Freeman offers a fair overview of Julian’s doomed expedition against the Sasanians, which led to his death on 26 June 363. Following closely the narrative of Ammianus, Freeman highlights the errors made by Julian and his officers, which presented him with very few options once his troops were deep into Sasanian territory. Killed by a javelin strike to his liver, the circumstances of Julian’s death left the Romans little time to grieve for their lost emperor.

Julian’s council was forced hastily to appoint Jovian, a senior military officer and adviser to Julian, as the new Augustus.
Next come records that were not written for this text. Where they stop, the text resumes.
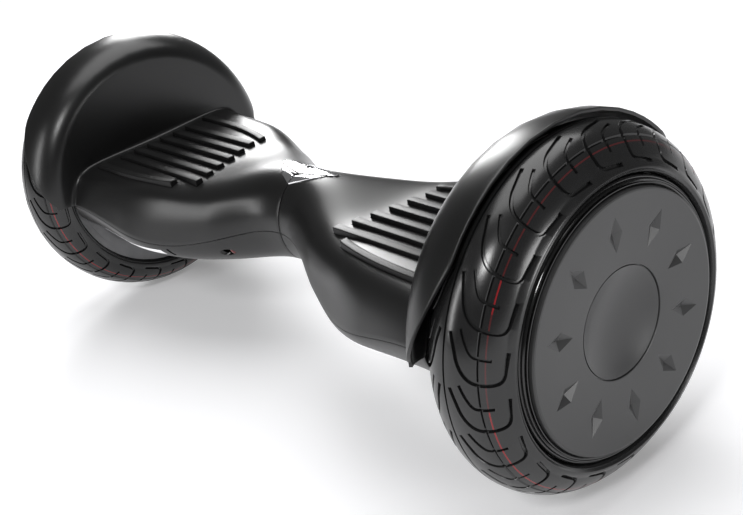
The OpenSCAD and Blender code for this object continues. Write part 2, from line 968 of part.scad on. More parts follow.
neck_trim();  // right_neck_trim
left() indicator();  // left_indicator
indicator();  // right_indicator
pivot_tube();
pivot_bushes();
pivot_circlip();
pivot_stop_pin();
battery_pack();
control_board();
power_button();
power_switch();
charge_socket();
charge_cap();
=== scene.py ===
import json
import math

import bmesh
import bpy
from mathutils import Matrix, Vector


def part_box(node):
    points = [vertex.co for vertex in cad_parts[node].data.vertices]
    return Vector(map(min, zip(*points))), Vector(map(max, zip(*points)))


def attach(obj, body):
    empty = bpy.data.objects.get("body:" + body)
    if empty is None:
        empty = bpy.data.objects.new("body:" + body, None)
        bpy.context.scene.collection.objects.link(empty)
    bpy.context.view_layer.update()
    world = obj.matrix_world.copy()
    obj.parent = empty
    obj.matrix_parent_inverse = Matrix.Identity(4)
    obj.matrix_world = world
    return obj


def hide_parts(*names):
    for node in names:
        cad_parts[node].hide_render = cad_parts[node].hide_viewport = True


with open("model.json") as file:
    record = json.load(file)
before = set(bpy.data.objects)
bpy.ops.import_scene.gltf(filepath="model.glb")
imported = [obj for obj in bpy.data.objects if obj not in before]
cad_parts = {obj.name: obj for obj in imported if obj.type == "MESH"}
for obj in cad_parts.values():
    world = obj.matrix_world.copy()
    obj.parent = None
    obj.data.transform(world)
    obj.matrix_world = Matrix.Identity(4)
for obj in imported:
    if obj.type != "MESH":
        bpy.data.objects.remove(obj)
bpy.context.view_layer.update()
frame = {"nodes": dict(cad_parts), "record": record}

# X runs along the axle, -Y is the front and Z is up, all in metres.
TYRE_LOW, TYRE_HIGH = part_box("right_tyre")
COVER_LOW, COVER_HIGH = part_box("right_hub_cover")
SHELL_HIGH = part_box("right_upper_shell")[1]
RING_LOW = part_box("right_cover_ring")[0]
PAD_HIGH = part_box("right_foot_pad")[1]
AXLE_Z = 0.127
WHEEL_X = (TYRE_LOW.x + TYRE_HIGH.x) / 2
TYRE_R = 0.1269
FINE_STEPS = 160
AXLE_HOLE_R = 0.0095
HALF_TURN = math.pi


# ---------------------------------------------------------------- sums

def smooth(t):
    t = min(max(t, 0), 1)
    return t * t * (3 - 2 * t)


def lerp(a, b, t):
    return a + (b - a) * t


def bezier(a, b, c, d, t):
    s = 1 - t
    return s**3 * a + 3 * s * s * t * b + 3 * s * t * t * c + t**3 * d


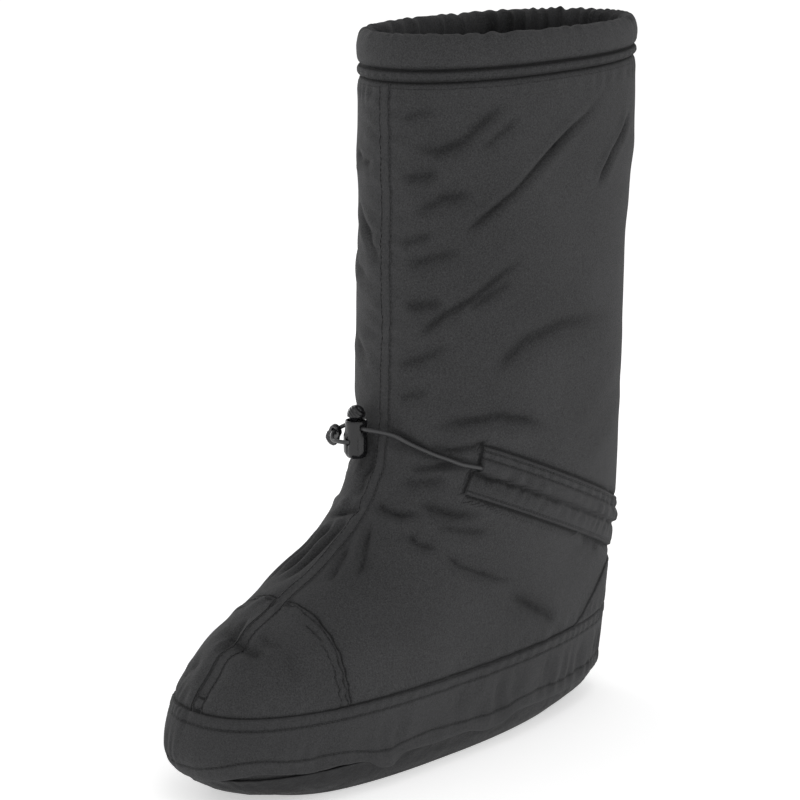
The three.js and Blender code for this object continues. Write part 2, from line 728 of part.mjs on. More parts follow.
// Tab on the loop: a flat oval grip with an eye, hung on the loop's far side.
function tabGeometry() {
  const share = 5 / (LOOP_POINTS.length - 1);
  const eye = loopPath.getPoint(share);
  const along = loopPath.getTangent(share);
  const half = TAB_WIDTH / 2;
  const straight = TAB_LENGTH / 2 - half;
  const steps = 8;
  const oval = [];
  for (let i = 0; i < 2 * steps; i += 1) {
    const upper = i < steps;
    const angle = (i / (steps - 1) - (upper ? 0 : 1 / (steps - 1))) * Math.PI;
    const radius = upper ? half * 0.8 : half;
    const middle = upper ? straight : -straight;
    oval.push(new THREE.Vector2(radius * Math.cos(angle), middle + radius * Math.sin(angle)));
  }
  const outline = new THREE.Shape(oval);
  const bevel = 0.6;
  const geometry = new THREE.ExtrudeGeometry(outline, {
    depth: TAB_THICKNESS - 2 * bevel,
    bevelEnabled: true,
    bevelThickness: bevel,
    bevelSize: bevel,
    bevelOffset: -bevel,
    bevelSegments: 1,
    steps: 1,
  });
  geometry.translate(0, -TAB_EYE, bevel - TAB_THICKNESS / 2);
  const eyeRadius = CORD_DIAMETER / 2 + 3 * CLEARANCE;
  const punch = rod([0, 0, -TAB_THICKNESS], [0, 0, TAB_THICKNESS], eyeRadius);
  const punched = toGeometry(toManifold(geometry).subtract(punch));
  const axisY = TAB_HANG.clone().normalize();
  const axisZ = along.clone().addScaledVector(axisY, -along.dot(axisY)).normalize();
  const axisX = axisY.clone().cross(axisZ);
  const frame = new THREE.Matrix4().makeBasis(axisX, axisY, axisZ).setPosition(eye);
  return punched.applyMatrix4(frame);
}

// Materials: charcoal woven nylon, its coated cloth, wadding lining, cord and hard plastic

const cloth = (color, roughness) => () =>
  new THREE.MeshStandardMaterial({ color, roughness, metalness: 0, flatShading: true });
const nylon = cloth(0x3c3c3e, 0.85);
const coated = cloth(0x323234, 0.7);
const lining = cloth(0x1c1c1e, 0.95);
const cord = cloth(0x2a2a2c, 0.6);
const plastic = cloth(0x18181a, 0.4);

const overshoe = new THREE.Group();

function add(name, geometry, material, placed = null) {
  const mesh = new THREE.Mesh(geometry, material());
  mesh.name = name;
  if (placed) mesh.applyMatrix4(placed);
  overshoe.add(mesh);
}

add('sole', soleGeometry(), coated);
add('insole', insoleGeometry(), lining);
add('upper', upperGeometry(), nylon);
add('rand', randGeometry(), coated);
add('toe_panel_left', toePanelGeometry(1), nylon);
add('toe_panel_right', toePanelGeometry(-1), nylon);
add('heel_counter', counterGeometry(), nylon);
add('front_seam', frontSeamGeometry(), nylon);
add('ankle_band', bandGeometry(), nylon);
add('collar', collarGeometry(), nylon);
add('cord_left', leftCordGeometry(), cord);
add('cord_right', rightCordGeometry(), cord);
add('cord_loop', loopCordGeometry(), cord);
add('cord_tab', tabGeometry(), plastic);
add('lock_barrel', barrelGeometry(), plastic, lockFrame);
add('lock_button', buttonGeometry(), plastic, lockFrame);

export default overshoe;
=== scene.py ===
# %% [markdown]
# # An insulated winter overshoe
# The real thing is a tall bag of padded nylon in the shape of a boot, pulled on over a
# shoe. A closed frame of solids says how big it is and where each piece lies. This lesson
# sews the visible cloth over that frame: every surface is a formula worked out on a grid,
# so a seam, a fold or a row of stitches can be placed by its height and its turn.

# %% Load the frame
import bpy
import numpy as np
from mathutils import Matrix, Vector


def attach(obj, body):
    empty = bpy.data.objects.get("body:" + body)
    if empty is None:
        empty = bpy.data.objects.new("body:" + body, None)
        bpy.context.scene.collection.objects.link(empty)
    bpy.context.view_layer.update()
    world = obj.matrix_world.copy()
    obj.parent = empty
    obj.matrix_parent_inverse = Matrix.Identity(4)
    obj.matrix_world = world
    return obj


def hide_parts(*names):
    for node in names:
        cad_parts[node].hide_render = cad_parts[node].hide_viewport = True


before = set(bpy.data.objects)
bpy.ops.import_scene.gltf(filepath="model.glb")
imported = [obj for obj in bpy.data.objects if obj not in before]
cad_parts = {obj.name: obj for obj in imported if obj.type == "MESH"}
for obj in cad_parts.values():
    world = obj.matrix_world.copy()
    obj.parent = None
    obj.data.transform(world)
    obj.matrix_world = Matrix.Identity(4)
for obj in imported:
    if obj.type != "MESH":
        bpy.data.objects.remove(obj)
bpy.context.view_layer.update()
BODY = "overshoe"
BUTTON_BODY = "lock_button"
MM = 0.001

# %% [markdown]
# The camera comes first. A long lens from a metre and a half away flattens the boot as a product picture does.
# The eye and the point it looks at are two places beside the boot, in millimetres.

# %% Camera
EYE = (1082.8, -1093.9, 551.7)
LOOK_AT = (-15.05, 12.46, 208.29)
LENS = 117.4


def make_camera():
    """A camera at EYE, its axis through LOOK_AT, upright."""
    data = bpy.data.cameras.new("camera")
    data.lens = LENS
    data.sensor_width = 36
    data.clip_end = 200
    camera = bpy.data.objects.new("camera", data)
    bpy.context.scene.collection.objects.link(camera)
    camera.location = Vector(EYE) * MM
    camera.rotation_mode = "QUATERNION"
    camera.rotation_quaternion = (Vector(LOOK_AT) - Vector(EYE)).to_track_quat("-Z", "Y")
    bpy.context.scene.camera = camera
    return camera


camera = make_camera()
print("camera", round((Vector(EYE) - Vector(LOOK_AT)).length), "mm from the middle")

# %% [markdown]
# A boot's outside could be sculpted by hand, but then nothing sewn on it would fit. Here it
# is a stack of squared-off ovals, one for each height. Five numbers describe an oval: where
# its front and back lie, its half width, how square it is, and how much wider it grows
# towards the toe. Between the rows of the table the numbers follow a smooth curve.

# %% Ovals of the foot and the shaft
FOOT_LENGTH = 350
BALL_WIDTH = 116
INSTEP_HEIGHT = 180
BOOT_HEIGHT = 436
SHAFT_DEPTH = 187
SHAFT_WIDTH = 135
WALL = 4
COLLAR_HEIGHT = 30
COLLAR_CLIMB = 9.5
RIM_DROP = 3
WALL_TOP = BOOT_HEIGHT - COLLAR_HEIGHT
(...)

Jovian was given the unenviable task of extracting the army from the dire straits which it found itself in, something he was only able to achieve by ceding territory and Rome’s trading monopoly in the east to the Sasanians in a treaty that surrendered the gains achieved by Diocletian’s Caesar, Galerius, in 298.

The matter of succession and the ultimate end of the Constantinian dynasty with the death of Julian are discussed briefly. Julian was buried in a purpose-built mausoleum in a location just beyond the city walls of Tarsus in Cappadocia. The location, chosen by Julian, may very well have been a final snub to Antioch, although as one of Julian’s Christian opponents (Gregory of Nazianzus) reveals, the configuration of the funerary complex included a temple dedicated to his eternal memory, an arrangement which would appear to have intentionally aped the mausolea of previous pagan emperors. One final irony for this committed pagan emperor was that, many years later, Julian’s body was exhumed and transferred to lie alongside his imperial Christian relatives in the Church of the Holy Apostle in Constantinople, the ancient city on the Bosphorus repurposed by his Christian uncle in 330 and Julian’s birthplace. The dynasty had at last reclaimed its most errant family member.

The appeal of Julian will endure, as Freeman rightly notes, and this biography will certainly assist in keeping interest in him alive. While not as detailed or as critical of Julian’s self-image as some recent biographies, Freeman’s book goes a long way to explaining why we continue to pay attention to this long-deceased emperor of Rome.